東京都の中学受験率は2割に迫っていますが、中央区は特に顕著で、約1,200人の小学6年生のうち、約500人が私立・国立・都立に進学します。合格が叶わなかったケースや、途中で撤退したケースを含めると、中学受験を志した子供は5割に達するでしょう。

 

区立中学には、中学受験が残念な結果に終わった子供が一定数います。中には、自己肯定感が下がったり、自分を必要以上に卑下したりするので、本当に胸が痛みます。再び勉強に向かうために、心のケアから始めなければなりません。傷ついた子供は、自分の尊厳を守るために、挑戦することから逃げてしまいます

 

特に心配なのは、優秀層の多い塾で、例えば30点を取り続けた結果、自分を30点の人間だと思い込んでしまうことです。
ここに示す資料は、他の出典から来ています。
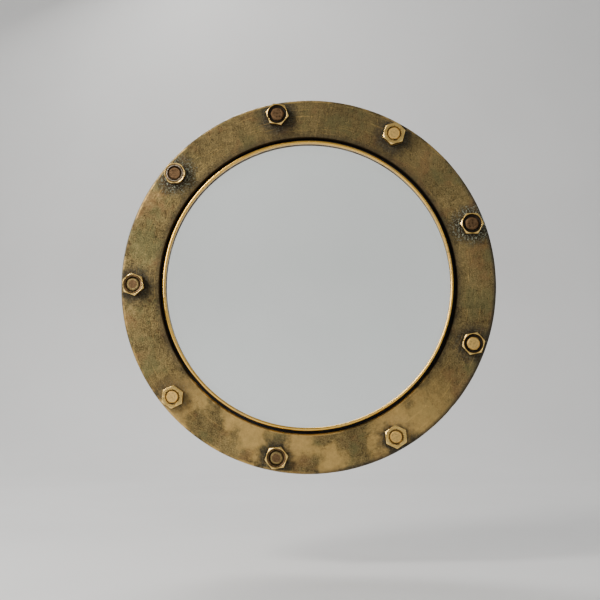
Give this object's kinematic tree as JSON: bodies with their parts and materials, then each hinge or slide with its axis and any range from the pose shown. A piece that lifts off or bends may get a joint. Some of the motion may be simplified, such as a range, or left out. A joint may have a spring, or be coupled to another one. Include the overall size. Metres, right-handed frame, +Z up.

子供が見えている世界は、大人が思うよりずっと狭いです。勉強を続けていれば、実力は必ず伸びているのですから、決してそんな思いをさせてはいけません。

 

中学受験は「発達段階によるふるい分け」の側面があり、早熟な子供ほど難関校に合格しやすいです。学力や発達段階に比べて、難しすぎる問題に当たらせると、子供の心に大きな負担となり得ることを忘れないでください。早熟なことが、その後の成長に必ずしもプラスとは限りません。子供の成長曲線に合った教材・カリキュラムを選ぶことは、親の責任だと思います。